[Records from a dataset]
BEGIN

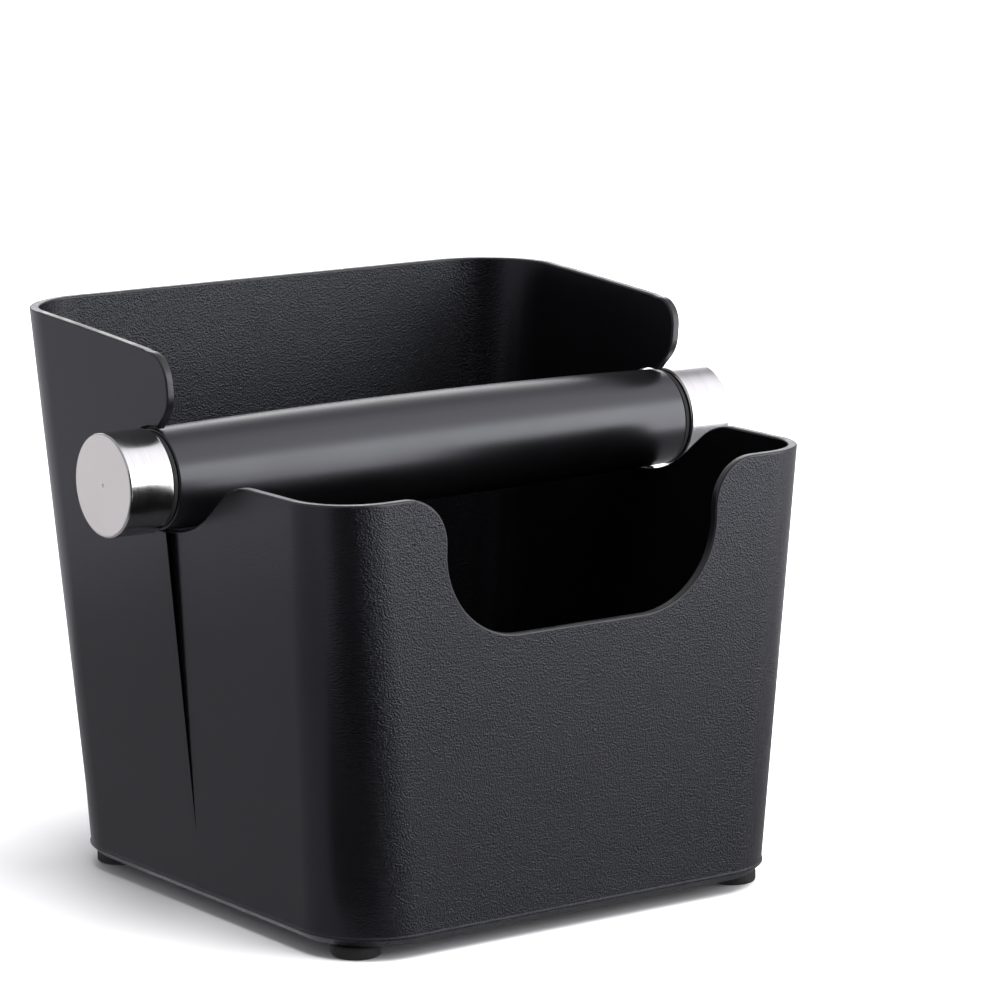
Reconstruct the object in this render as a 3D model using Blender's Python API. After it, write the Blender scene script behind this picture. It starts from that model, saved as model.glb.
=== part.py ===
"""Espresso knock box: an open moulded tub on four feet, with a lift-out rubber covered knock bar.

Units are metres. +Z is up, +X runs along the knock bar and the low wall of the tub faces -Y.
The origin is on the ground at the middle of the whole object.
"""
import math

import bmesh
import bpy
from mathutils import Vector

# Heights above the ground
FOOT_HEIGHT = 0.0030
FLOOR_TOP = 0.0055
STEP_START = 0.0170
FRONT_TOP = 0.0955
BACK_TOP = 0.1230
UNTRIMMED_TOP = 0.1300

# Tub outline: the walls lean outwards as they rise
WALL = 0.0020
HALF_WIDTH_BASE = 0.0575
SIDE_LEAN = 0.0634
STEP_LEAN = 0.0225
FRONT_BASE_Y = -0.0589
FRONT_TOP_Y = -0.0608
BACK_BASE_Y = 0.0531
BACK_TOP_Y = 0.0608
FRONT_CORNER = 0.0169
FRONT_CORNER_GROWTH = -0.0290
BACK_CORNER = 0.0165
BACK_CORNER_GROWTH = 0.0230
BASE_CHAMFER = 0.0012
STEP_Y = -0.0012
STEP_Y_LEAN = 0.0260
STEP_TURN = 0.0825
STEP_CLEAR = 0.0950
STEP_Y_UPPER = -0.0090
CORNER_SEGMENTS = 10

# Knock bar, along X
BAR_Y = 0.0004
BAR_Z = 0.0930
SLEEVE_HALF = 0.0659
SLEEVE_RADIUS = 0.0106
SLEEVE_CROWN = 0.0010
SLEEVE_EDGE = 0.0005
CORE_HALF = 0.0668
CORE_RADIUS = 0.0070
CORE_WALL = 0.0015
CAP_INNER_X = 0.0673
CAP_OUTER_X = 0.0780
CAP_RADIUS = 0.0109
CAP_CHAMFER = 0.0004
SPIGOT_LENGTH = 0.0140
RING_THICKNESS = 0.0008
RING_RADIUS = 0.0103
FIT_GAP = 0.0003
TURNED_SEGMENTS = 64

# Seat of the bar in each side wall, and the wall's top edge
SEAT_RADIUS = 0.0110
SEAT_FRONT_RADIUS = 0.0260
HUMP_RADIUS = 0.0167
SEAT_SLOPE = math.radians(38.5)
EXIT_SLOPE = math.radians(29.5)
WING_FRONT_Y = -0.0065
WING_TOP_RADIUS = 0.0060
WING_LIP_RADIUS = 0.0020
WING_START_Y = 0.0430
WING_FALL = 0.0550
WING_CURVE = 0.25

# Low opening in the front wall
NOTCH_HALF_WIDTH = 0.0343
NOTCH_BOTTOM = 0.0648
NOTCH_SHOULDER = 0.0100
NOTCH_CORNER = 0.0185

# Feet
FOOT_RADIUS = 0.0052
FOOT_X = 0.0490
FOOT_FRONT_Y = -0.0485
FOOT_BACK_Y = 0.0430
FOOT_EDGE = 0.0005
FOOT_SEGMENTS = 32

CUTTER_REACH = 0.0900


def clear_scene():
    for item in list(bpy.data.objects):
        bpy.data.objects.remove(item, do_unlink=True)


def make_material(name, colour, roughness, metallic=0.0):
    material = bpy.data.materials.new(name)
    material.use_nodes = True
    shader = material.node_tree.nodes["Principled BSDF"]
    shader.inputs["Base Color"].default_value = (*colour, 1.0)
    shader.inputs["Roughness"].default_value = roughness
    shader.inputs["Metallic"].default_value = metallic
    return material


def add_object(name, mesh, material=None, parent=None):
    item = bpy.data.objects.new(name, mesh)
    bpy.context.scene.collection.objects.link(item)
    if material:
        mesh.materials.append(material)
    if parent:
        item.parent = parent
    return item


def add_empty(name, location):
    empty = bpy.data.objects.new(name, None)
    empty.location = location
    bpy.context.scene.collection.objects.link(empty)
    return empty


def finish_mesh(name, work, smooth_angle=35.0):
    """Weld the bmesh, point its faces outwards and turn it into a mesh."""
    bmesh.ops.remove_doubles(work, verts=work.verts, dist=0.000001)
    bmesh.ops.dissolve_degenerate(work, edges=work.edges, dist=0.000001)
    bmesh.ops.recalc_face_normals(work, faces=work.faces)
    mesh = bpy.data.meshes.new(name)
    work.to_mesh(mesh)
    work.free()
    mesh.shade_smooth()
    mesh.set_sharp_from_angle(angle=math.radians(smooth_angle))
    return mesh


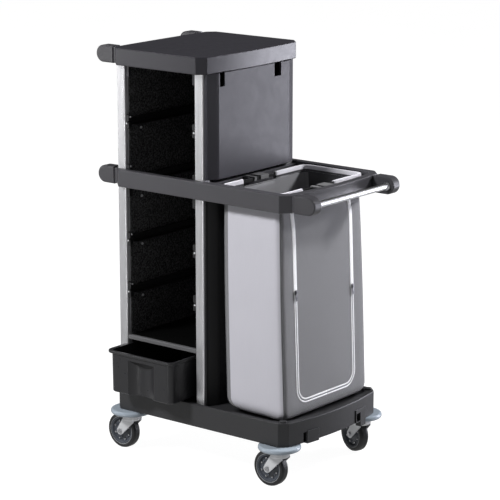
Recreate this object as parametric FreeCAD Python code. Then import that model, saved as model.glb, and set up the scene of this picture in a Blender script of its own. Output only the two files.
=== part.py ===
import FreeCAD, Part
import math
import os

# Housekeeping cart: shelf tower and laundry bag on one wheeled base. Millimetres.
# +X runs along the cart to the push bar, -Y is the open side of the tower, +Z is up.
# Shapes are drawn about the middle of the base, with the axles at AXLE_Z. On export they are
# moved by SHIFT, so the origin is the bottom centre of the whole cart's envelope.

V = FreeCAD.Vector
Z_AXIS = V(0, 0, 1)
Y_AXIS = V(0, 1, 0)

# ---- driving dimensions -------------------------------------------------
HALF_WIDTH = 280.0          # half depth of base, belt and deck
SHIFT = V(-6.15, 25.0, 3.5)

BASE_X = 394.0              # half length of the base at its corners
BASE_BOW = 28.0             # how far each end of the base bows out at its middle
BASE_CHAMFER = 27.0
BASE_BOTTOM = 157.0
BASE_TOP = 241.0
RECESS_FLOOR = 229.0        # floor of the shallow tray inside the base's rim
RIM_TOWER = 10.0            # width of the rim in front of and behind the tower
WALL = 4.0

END

### EXERCISE
Output each record precisely as given.

### ANSWER TO THE TASK
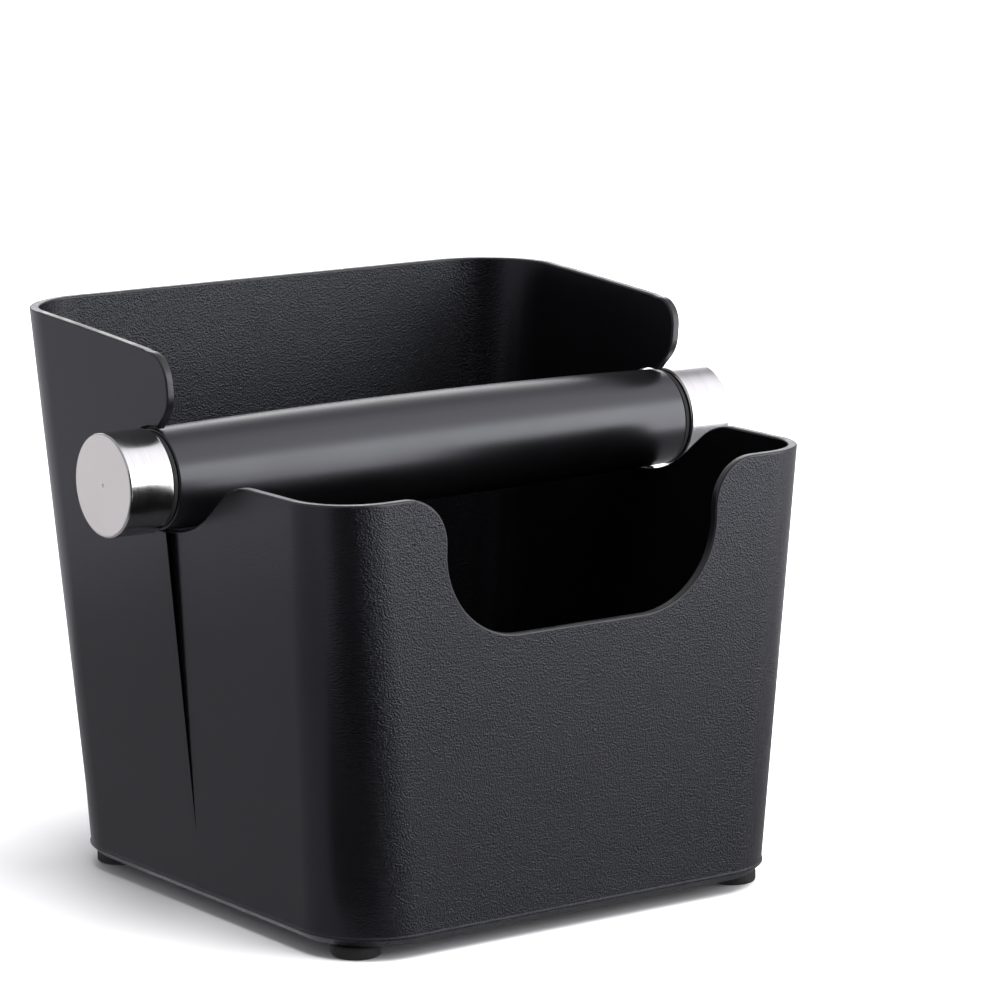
Reconstruct the object in this render as a 3D model using Blender's Python API. After it, write the Blender scene script behind this picture. It starts from that model, saved as model.glb.
=== part.py ===
"""Espresso knock box: an open moulded tub on four feet, with a lift-out rubber covered knock bar.

Units are metres. +Z is up, +X runs along the knock bar and the low wall of the tub faces -Y.
The origin is on the ground at the middle of the whole object.
"""
import math

import bmesh
import bpy
from mathutils import Vector

# Heights above the ground
FOOT_HEIGHT = 0.0030
FLOOR_TOP = 0.0055
STEP_START = 0.0170
FRONT_TOP = 0.0955
BACK_TOP = 0.1230
UNTRIMMED_TOP = 0.1300

# Tub outline: the walls lean outwards as they rise
WALL = 0.0020
HALF_WIDTH_BASE = 0.0575
SIDE_LEAN = 0.0634
STEP_LEAN = 0.0225
FRONT_BASE_Y = -0.0589
FRONT_TOP_Y = -0.0608
BACK_BASE_Y = 0.0531
BACK_TOP_Y = 0.0608
FRONT_CORNER = 0.0169
FRONT_CORNER_GROWTH = -0.0290
BACK_CORNER = 0.0165
BACK_CORNER_GROWTH = 0.0230
BASE_CHAMFER = 0.0012
STEP_Y = -0.0012
STEP_Y_LEAN = 0.0260
STEP_TURN = 0.0825
STEP_CLEAR = 0.0950
STEP_Y_UPPER = -0.0090
CORNER_SEGMENTS = 10

# Knock bar, along X
BAR_Y = 0.0004
BAR_Z = 0.0930
SLEEVE_HALF = 0.0659
SLEEVE_RADIUS = 0.0106
SLEEVE_CROWN = 0.0010
SLEEVE_EDGE = 0.0005
CORE_HALF = 0.0668
CORE_RADIUS = 0.0070
CORE_WALL = 0.0015
CAP_INNER_X = 0.0673
CAP_OUTER_X = 0.0780
CAP_RADIUS = 0.0109
CAP_CHAMFER = 0.0004
SPIGOT_LENGTH = 0.0140
RING_THICKNESS = 0.0008
RING_RADIUS = 0.0103
FIT_GAP = 0.0003
TURNED_SEGMENTS = 64

# Seat of the bar in each side wall, and the wall's top edge
SEAT_RADIUS = 0.0110
SEAT_FRONT_RADIUS = 0.0260
HUMP_RADIUS = 0.0167
SEAT_SLOPE = math.radians(38.5)
EXIT_SLOPE = math.radians(29.5)
WING_FRONT_Y = -0.0065
WING_TOP_RADIUS = 0.0060
WING_LIP_RADIUS = 0.0020
WING_START_Y = 0.0430
WING_FALL = 0.0550
WING_CURVE = 0.25

# Low opening in the front wall
NOTCH_HALF_WIDTH = 0.0343
NOTCH_BOTTOM = 0.0648
NOTCH_SHOULDER = 0.0100
NOTCH_CORNER = 0.0185

# Feet
FOOT_RADIUS = 0.0052
FOOT_X = 0.0490
FOOT_FRONT_Y = -0.0485
FOOT_BACK_Y = 0.0430
FOOT_EDGE = 0.0005
FOOT_SEGMENTS = 32

CUTTER_REACH = 0.0900


def clear_scene():
    for item in list(bpy.data.objects):
        bpy.data.objects.remove(item, do_unlink=True)


def make_material(name, colour, roughness, metallic=0.0):
    material = bpy.data.materials.new(name)
    material.use_nodes = True
    shader = material.node_tree.nodes["Principled BSDF"]
    shader.inputs["Base Color"].default_value = (*colour, 1.0)
    shader.inputs["Roughness"].default_value = roughness
    shader.inputs["Metallic"].default_value = metallic
    return material


def add_object(name, mesh, material=None, parent=None):
    item = bpy.data.objects.new(name, mesh)
    bpy.context.scene.collection.objects.link(item)
    if material:
        mesh.materials.append(material)
    if parent:
        item.parent = parent
    return item


def add_empty(name, location):
    empty = bpy.data.objects.new(name, None)
    empty.location = location
    bpy.context.scene.collection.objects.link(empty)
    return empty


def finish_mesh(name, work, smooth_angle=35.0):
    """Weld the bmesh, point its faces outwards and turn it into a mesh."""
    bmesh.ops.remove_doubles(work, verts=work.verts, dist=0.000001)
    bmesh.ops.dissolve_degenerate(work, edges=work.edges, dist=0.000001)
    bmesh.ops.recalc_face_normals(work, faces=work.faces)
    mesh = bpy.data.meshes.new(name)
    work.to_mesh(mesh)
    work.free()
    mesh.shade_smooth()
    mesh.set_sharp_from_angle(angle=math.radians(smooth_angle))
    return mesh


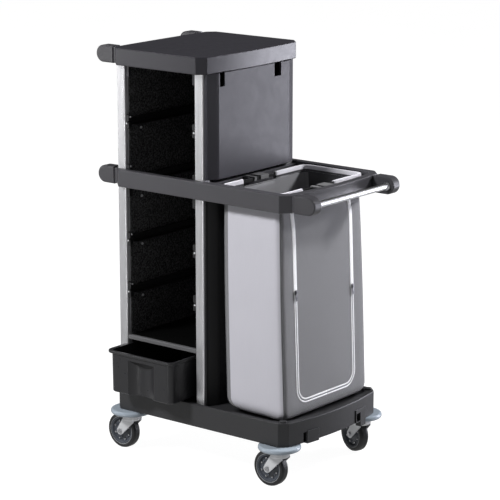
Recreate this object as parametric FreeCAD Python code. Then import that model, saved as model.glb, and set up the scene of this picture in a Blender script of its own. Output only the two files.
=== part.py ===
import FreeCAD, Part
import math
import os

# Housekeeping cart: shelf tower and laundry bag on one wheeled base. Millimetres.
# +X runs along the cart to the push bar, -Y is the open side of the tower, +Z is up.
# Shapes are drawn about the middle of the base, with the axles at AXLE_Z. On export they are
# moved by SHIFT, so the origin is the bottom centre of the whole cart's envelope.

V = FreeCAD.Vector
Z_AXIS = V(0, 0, 1)
Y_AXIS = V(0, 1, 0)

# ---- driving dimensions -------------------------------------------------
HALF_WIDTH = 280.0          # half depth of base, belt and deck
SHIFT = V(-6.15, 25.0, 3.5)

BASE_X = 394.0              # half length of the base at its corners
BASE_BOW = 28.0             # how far each end of the base bows out at its middle
BASE_CHAMFER = 27.0
BASE_BOTTOM = 157.0
BASE_TOP = 241.0
RECESS_FLOOR = 229.0        # floor of the shallow tray inside the base's rim
RIM_TOWER = 10.0            # width of the rim in front of and behind the tower
WALL = 4.0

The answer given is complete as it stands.